### DATA SECTION
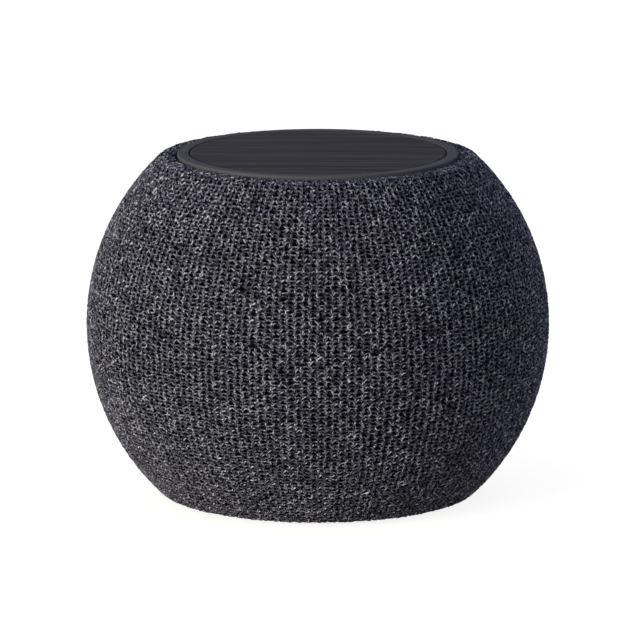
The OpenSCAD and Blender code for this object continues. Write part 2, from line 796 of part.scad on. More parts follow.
module control_panel() {
    color([0.13, 0.13, 0.14]) difference() {
        intersection() {
            difference() {
                ball(panel_r);
                ball(panel_in_r);
            }
            union() {
                difference() {
                    panel_prism(0);
                    ball(shell_out_r + 0.05);
                }
                panel_prism(panel_plug_inset);
            }
        }
        for (x = button_x) translate([x, 30, button_z]) rotate([-90, 0, 0])
            cylinder(r = button_d / 2 + button_gap, h = 40, $fn = 48);
        translate([0, 70, port_z]) rotate([90, 0, 0]) linear_extrude(height = 30)
            rounded_rect(port_w + 0.3, port_h + 0.3, port_h / 2);
        translate([led_x, 40, port_z]) rotate([-90, 0, 0]) cylinder(r = 1, h = 30, $fn = small_fn);
        translate([mic_x, 40, port_z]) rotate([-90, 0, 0]) cylinder(r = 0.6, h = 30, $fn = tiny_fn);
    }
}

// A push button: a round cap that follows the ball, a retaining flange behind the panel and a
// stem that reaches the switch
module push_button(x) {
    stem_y = button_board_y + board_t + switch_h + plunger_h;
    color([0.17, 0.17, 0.18]) {
        difference() {
            union() {
                intersection() {
                    ball(panel_r + button_proud);
                    translate([x, stem_y - 5, button_z]) rotate([-90, 0, 0])
                        cylinder(r = button_d / 2, h = 30, $fn = 48);
                }
                intersection() {
                    ball(panel_in_r - 0.3);
                    translate([x, stem_y - 5, button_z]) rotate([-90, 0, 0])
                        cylinder(r = button_d / 2 + 0.8, h = 30, $fn = 48);
                }
            }
            ball(cap_in_r);
        }
        intersection() {
            ball(cap_in_r + 0.5);
            translate([x, stem_y, button_z]) rotate([-90, 0, 0]) cylinder(r = 1.6, h = 20, $fn = small_fn);
        }
    }
}

module plunger(x) {
    color([0.75, 0.2, 0.15]) translate([x, button_board_y + board_t + switch_h - 1.2, button_z])
        rotate([-90, 0, 0]) cylinder(r = 1.5, h = plunger_h + 1.2, $fn = small_fn);
}

module button_power() {
    push_button(button_x[0]);
}

module button_minus() {
    push_button(button_x[1]);
}

module button_play() {
    push_button(button_x[2]);
}

module button_plus() {
    push_button(button_x[3]);
}

module plunger_power() {
    plunger(button_x[0]);
}

module plunger_minus() {
    plunger(button_x[1]);
}

module plunger_play() {
    plunger(button_x[2]);
}

module plunger_plus() {
    plunger(button_x[3]);
}

module button_board() {
    color([0.04, 0.26, 0.15]) difference() {
        translate([-27, button_board_y, button_z - button_board_h / 2]) cube([54, board_t, button_board_h]);
        for (x = [-25, 25]) translate([x, button_board_y - 1, button_z + 4]) rotate([-90, 0, 0])
            cylinder(r = 0.8, h = 4, $fn = tiny_fn);
    }
}

// Switch cases: a hollow box each, so that the plunger can sink into it
module tact_switches() {
    color([0.15, 0.15, 0.16]) for (x = button_x)
        translate([x, button_board_y + board_t, button_z]) rotate([-90, 0, 0]) difference() {
            translate([-switch_w / 2, -switch_w / 2, 0]) cube([switch_w, switch_w, switch_h]);
            translate([0, 0, switch_h - 1.9]) cylinder(r = 1.75, h = 3, $fn = small_fn);
        }
}

module ribbon_cable() {
    z_top = button_z - 3;
    t = 0.3;
    y = button_board_y - t - 0.05;
    z_low = board_z + board_t + 1.5;
    bend = 3;
    outer = concat([[y + t, z_top]], arc([y + t - bend, z_low + bend], bend, 0, -90, 6), [[34, z_low]]);
    inner = concat([[y, z_top]], arc([y + t - bend, z_low + bend], bend - t, 0, -90, 6), [[34, z_low + t]]);
    color([0.85, 0.85, 0.8]) translate([14, 0, 0]) rotate([90, 0, 90]) linear_extrude(height = 8)
        polygon(concat(outer, [for (i = [len(inner) - 1:-1:0]) inner[i]]));
}

// ---------------------------------------------------------------- battery and leads

module battery_cell() {
    color([0.25, 0.35, 0.5]) translate([battery_x, -battery_size[1] / 2, battery_z]) {
        cube(battery_size);
        // Sealed top edge with the protection board
        translate([2.5, 4, battery_size[2]]) cube([3, battery_size[1] - 8, 1.6]);
    }
}

module battery_bracket() {
    gap = 0.2;
    inner = battery_size + [gap, 2 * gap, 2 * gap + 1.8];
    back_x = battery_x + inner[0];
    hook = 3;
    color([0.85, 0.85, 0.83]) difference() {
        union() {
            translate([battery_x - 0.4, -inner[1] / 2 - bracket_wall, battery_z - gap - bracket_wall])
                cube([inner[0] + 0.4 + bracket_wall, inner[1] + 2 * bracket_wall,
                      inner[2] + 2 * bracket_wall]);
            translate([back_x, -7, chamber_z - 5]) cube([10, 14, 10]);
        }
        translate([battery_x - 1, -inner[1] / 2, battery_z - gap]) cube(inner + [1, 0, 0]);
        // The cell is held by corner hooks, so the walls are open in the middle
        translate([battery_x - 1, -inner[1], battery_z + 8])
            cube([inner[0], 2 * inner[1], battery_size[2] - 16]);
        translate([battery_x - 1, -inner[1] / 2 + hook * 2, battery_z - 10])
            cube([inner[0], inner[1] - hook * 4, battery_size[2] + 30]);
        facing_rear(-20) cylinder(r = chamber_r + 0.03, h = 40);
    }
}

module battery_lead() {
    color([0.7, 0.1, 0.1]) for (y = [-1.2, 1.2]) wire([
        [-38.5, y - 9, 71.7], [-37.5, y - 9.3, 74.6], [-34, y - 9.6, 75.8], [-31, y - 10, 73],
        [-30.2, y - 10, 60], [-30.2, y - 10, 40], [-30.3, y - 9, 26], [-29.6, y - 4, 18],
        [-27.6, y - 0.4, 14.5], [-25.1, y, 14.2]], 0.55);
}

module driver_leads() {
    color([0.1, 0.1, 0.1]) for (s = [-1, 1]) wire([
        [8.5 + s, -10.05, 13.6], [8.7 + s, -13, 14.2], [10 + s * 0.6, -19, 17], [10 + s * 0.6, -20, 20],
        [10 + s * 0.6, -20.2, 26], [9 + s, -24, 30.5], [8 + s, -28, 32.8], [8 + s, -30.2, 33.8]], 0.45);
}

module charger_lead() {
    color([0.85, 0.8, 0.2]) for (s = [-1, 1]) wire([
        [24.05, 7 + s * 0.8, 14], [27.5, 7 + s * 0.8, 15.5], [30, 7 + s * 0.8, 24], [30.5, 7 + s * 0.8, 48],
        [29, 7 + s * 0.8, 70], [25, 7.5 + s * 0.8, 77.2], [18.05, 8 + s * 0.8, 78.6]], 0.45);
}

knit_sleeve();
top_trim_ring();
charging_plate();
control_panel();
button_power();
button_minus();
button_play();
button_plus();
plunger_power();
plunger_minus();
plunger_play();
plunger_plus();
light_pipe();
foot_ring();
base_cover();
base_screws();
upper_grille_shell();
lower_grille_shell();
shell_screws();
charging_coil();
ferrite_disc();
temperature_sensor();
coil_carrier();
charger_board();
charger_components();
chamber_front();
chamber_rear();
chamber_seal();
driver_basket();
driver_gasket();
driver_top_plate();
driver_magnet();
driver_yoke();
driver_cone();
dust_cap();
voice_coil();
driver_surround();
driver_spider();
radiator_frame();
radiator_surround();
radiator_diaphragm();
radiator_weight();
speaker_screws();
inner_screws();
main_board();
main_board_components();
radio_shield_can();
usb_port();
status_led();
microphone();
microphone_boot();
antenna_board();
button_board();
tact_switches();
ribbon_cable();
battery_cell();
battery_bracket();
battery_lead();
driver_leads();
charger_lead();
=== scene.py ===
"""Looks of the ball-shaped smart home hub: knitted sleeve, grained charging top, rear panel."""
import json
import math

import bpy
import numpy as np
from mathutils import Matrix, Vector


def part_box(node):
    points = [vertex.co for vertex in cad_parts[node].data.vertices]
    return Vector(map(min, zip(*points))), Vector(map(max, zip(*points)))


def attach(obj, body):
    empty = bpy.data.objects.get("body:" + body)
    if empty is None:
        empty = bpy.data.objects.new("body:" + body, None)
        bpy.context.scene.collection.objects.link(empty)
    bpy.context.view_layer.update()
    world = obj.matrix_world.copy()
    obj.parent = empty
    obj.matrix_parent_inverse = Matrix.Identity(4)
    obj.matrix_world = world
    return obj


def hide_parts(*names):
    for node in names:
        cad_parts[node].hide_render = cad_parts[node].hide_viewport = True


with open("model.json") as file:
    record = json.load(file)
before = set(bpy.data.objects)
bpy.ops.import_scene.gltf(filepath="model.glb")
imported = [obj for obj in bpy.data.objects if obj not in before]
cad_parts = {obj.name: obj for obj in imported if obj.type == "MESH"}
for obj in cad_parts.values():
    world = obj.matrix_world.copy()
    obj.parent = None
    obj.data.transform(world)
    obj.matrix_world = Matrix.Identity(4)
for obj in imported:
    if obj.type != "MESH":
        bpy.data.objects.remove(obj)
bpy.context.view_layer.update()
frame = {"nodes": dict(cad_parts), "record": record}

MM = 0.001
SEED = 12

# ---------------------------------------------------------------- sizes read from the frame

SLEEVE_LOW, SLEEVE_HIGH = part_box("knit_sleeve")
RING_LOW, RING_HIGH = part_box("top_trim_ring")
PLATE_LOW, PLATE_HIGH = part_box("charging_plate")
COVER_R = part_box("base_cover")[1].x
PANEL_LOW, PANEL_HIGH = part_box("control_panel")
WAIST_Z = (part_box("lower_grille_shell")[1].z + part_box("upper_grille_shell")[0].z) / 2
BALL_R = 60 * MM
RING_R = RING_HIGH.x
PLATE_R = PLATE_HIGH.x
PLATE_GAP = 0.35 * MM  # the groove between the plate and the trim ring

# ---------------------------------------------------------------- camera, light and floor

CAMERA_ELEVATION = math.radians(11.2)
CAMERA_DISTANCE = 30 * BALL_R
BALL_SHARE = 0.3625  # the ball's radius as a share of the picture's width
AIM = Vector((0.57 * MM, 0, WAIST_Z + 0.64 * MM))
SENSOR_W = 36  # millimetres

WHITE = (1, 1, 1)
DOME_LIGHT = 0.34
DOME_TINT = (0.85, 0.90, 1.20)
FLOOR_GLOW = 0.86
FLOOR_SIZE = 12
KEY_WATTS = 34
KEY_TINT = (1.0, 0.95, 0.82)
KEY_AZIMUTH, KEY_ELEVATION = -48, 3
KEY_DISTANCE, KEY_SIZE = 1.6, 0.9


def make_camera():
    """A long lens in front and a little above, aimed just beside the ball's middle."""
    data = bpy.data.cameras.new("camera")
    data.sensor_width = SENSOR_W
    data.lens = data.sensor_width * BALL_SHARE * CAMERA_DISTANCE / BALL_R
    data.clip_start, data.clip_end = 0.05, 20
    camera = bpy.data.objects.new("camera", data)
    back = Vector((0, -math.cos(CAMERA_ELEVATION), math.sin(CAMERA_ELEVATION)))
    camera.location = AIM + back * CAMERA_DISTANCE
    camera.rotation_euler = (-back).to_track_quat("-Z", "Y").to_euler()
    bpy.context.scene.collection.objects.link(camera)
    bpy.context.scene.camera = camera


def make_key_light():
    """A square soft box that faces the ball. Azimuth 0 is in front, 90 on the right."""
    data = bpy.data.lights.new("key", "AREA")
    data.shape, data.size, data.energy, data.color = "SQUARE", KEY_SIZE, KEY_WATTS, KEY_TINT
    light = bpy.data.objects.new("key", data)
    a, e = math.radians(KEY_AZIMUTH), math.radians(KEY_ELEVATION)
    away = Vector((math.sin(a) * math.cos(e), -math.cos(a) * math.cos(e), math.sin(e)))
    light.location = Vector((0, 0, WAIST_Z)) + away * KEY_DISTANCE
    light.rotation_euler = (-away).to_track_quat("-Z", "Y").to_euler()
    bpy.context.scene.collection.objects.link(light)


def seen_and_felt(tree, seen, felt, strength):
    """Gives the camera the strength `seen` and the light that falls on the ball the strength `felt`."""
    node = tree.nodes.new("ShaderNodeMath")
    node.operation = "MULTIPLY_ADD"
    tree.links.new(tree.nodes.new("ShaderNodeLightPath").outputs["Is Camera Ray"], node.inputs[0])
    node.inputs[1].default_value = seen - felt
    node.inputs[2].default_value = felt
    tree.links.new(node.outputs["Value"], strength)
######
PROBLEM DESCRIPTION — Filter for "before". Return all lines that hold it.

WRITTEN RESPONSE —
before = set(bpy.data.objects)
imported = [obj for obj in bpy.data.objects if obj not in before]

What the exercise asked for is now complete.